The other problem has come up a lot more in the past 30 years, since the creation of Fox News by Roger Ailes and Rupert Murdoch: Calling propaganda “news” and blaring it 24 hours a day.
It plays on people’s fears and addiction to personalities. And it makes crises out of nothing – think famously of Barack Obama wearing a tan suit or Joe Biden eating an ice cream cone. It trumpets clowns like Donald Trump – unless he accidentally does something that hurts Fox’s bottom line – and promotes morally bankrupt ineptitudes like Jesse Watters and Sean Hannity as “newsmen.”
In the play’s final monologue, Murrow – speaking to some unnamed awards dinner – muses that television should inform as much as it should entertain.

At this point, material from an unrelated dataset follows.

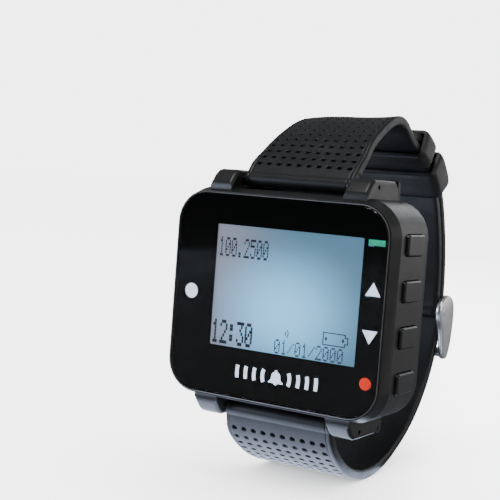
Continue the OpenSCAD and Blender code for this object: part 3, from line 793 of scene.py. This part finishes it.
def strapArcs():
    # The upper strap dips under the tail through a round bend and a hollow one.
    bendRadius, hollowRadius, underRadius, dipAngle = 12.0, 20.0, 27.9, 95.0
    dip = math.radians(dipAngle)
    bend = Vector(topCentre) + (26.3 - bendRadius) * Vector((math.cos(dip), math.sin(dip)))
    offset = bend - Vector(crownCentre)
    reach = underRadius + hollowRadius
    share = (reach ** 2 + offset.length ** 2 - (bendRadius + hollowRadius) ** 2) / (2 * reach * offset.length)
    joinAngle = math.degrees(math.atan2(offset.y, offset.x) - math.acos(share))
    join = math.radians(joinAngle)
    hollow = Vector(crownCentre) + reach * Vector((math.cos(join), math.sin(join)))
    turnAngle = math.degrees(math.atan2(hollow.y - bend.y, hollow.x - bend.x))
    upper = [
        (topCentre, 26.3, 158.3, dipAngle),
        (tuple(bend), bendRadius, dipAngle, turnAngle),
        (tuple(hollow), hollowRadius, turnAngle + 180, joinAngle + 180),
        (crownCentre, underRadius, joinAngle, 23.5),
        (backCentre, 56.3, 23.5, 0.0),
        (lowCentre, 34.8, 0.0, -6.75)]
    neckCentre = (14.803, -25.400)
    lower = [
        (neckCentre, 8.35, 169.0, 227.0),
        (frontCentre, 29.1, 227.0, 270.0),
        (lowCentre, 37.4, -90.0, 0.0),
        (backCentre, 58.9, 0.0, 23.5),
        (crownCentre, 30.5, 23.5, 75.9)]
    return upper, lower


def arcPath(arcs, fineUntil, settings):
    # Points along the arcs, close together where the dimples are. Returns y, z and the length so far.
    points, travelled = [], 0.0
    for centre, radius, start, stop in arcs:
        length = abs(math.radians(stop - start)) * radius
        at = 0.0
        while at < length - 1e-6:
            angle = math.radians(start + (stop - start) * at / length)
            points.append((centre[0] + radius * math.cos(angle), centre[1] + radius * math.sin(angle),
                           travelled + at))
            at += settings["fineStep"] if travelled + at < fineUntil else settings["coarseStep"]
        travelled += length
    centre, radius, _, stop = arcs[-1]
    angle = math.radians(stop)
    points.append((centre[0] + radius * math.cos(angle), centre[1] + radius * math.sin(angle), travelled))
    return points, travelled


def bandSection(settings):
    # The strap cut across at full width: fine steps over the outer face, coarse ones on the inner face.
    half, thick = settings["wideHalf"], settings["thickness"] / 2
    corner, innerSteps = settings["edgeRound"], 26
    step = settings["pitchAcross"] / settings["stepsPerPitch"]
    reach = int((half - corner) / step)

    def corners(quarters):
        points = []
        for x, y, first in quarters:
            for k in range(5):
                a = math.radians(first - 90 * k / 4)
                points.append((x * (half - corner) + corner * math.cos(a),
                               y * (thick - corner) + corner * math.sin(a)))
        return points

    outer = [(k * step, thick) for k in range(-reach, reach + 1)]
    inner = [(half - corner - (2 * half - 2 * corner) * k / innerSteps, -thick) for k in range(1, innerSteps)]
    return outer + corners(((1, 1, 90), (1, -1, 0))) + inner + corners(((-1, -1, 270), (-1, 1, 180)))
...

That primetime should be used not just to show westerns and comedies, but also discussions of domestic problems and foreign policy.
The problem is that it’s unlikely you’d get even 1% of the audience for “Tracker” or “Chicago Fire” for those kinds of discussions. The most popular news show, “60 Minutes,” is a notable and laudable exception, but it is more about hot-button issues than in-depth discussion of matters that matter.
As a result, we’re not as smart as we should be. We’re susceptible to demagogues and liars.
I went into journalism as my way of informing a world I wanted to improve. I thought the truth, whether it fit with what I believed or not, was the most important thing – that’s what I told the Northwestern professor who interviewed me in 1971. He warned me that, while my thinking was admirable, the truth was not as rock solid as I thought.
As “Good Night, and Good Luck.” reminded me, I love journalism. I love what it accomplishes when it’s good. There are still colleagues of mine doing incredible work – and I’m so proud I know them.
But I’m happy my daughter is a playwright and screen writer. Because I think that, in 2025, she’ll help people find the truth about the world a lot more efficiently than if she worked in a newsroom.
This isn’t Edward R. Murrow’s America any more. We’re all the worst for that – and the path back from that is hard to see.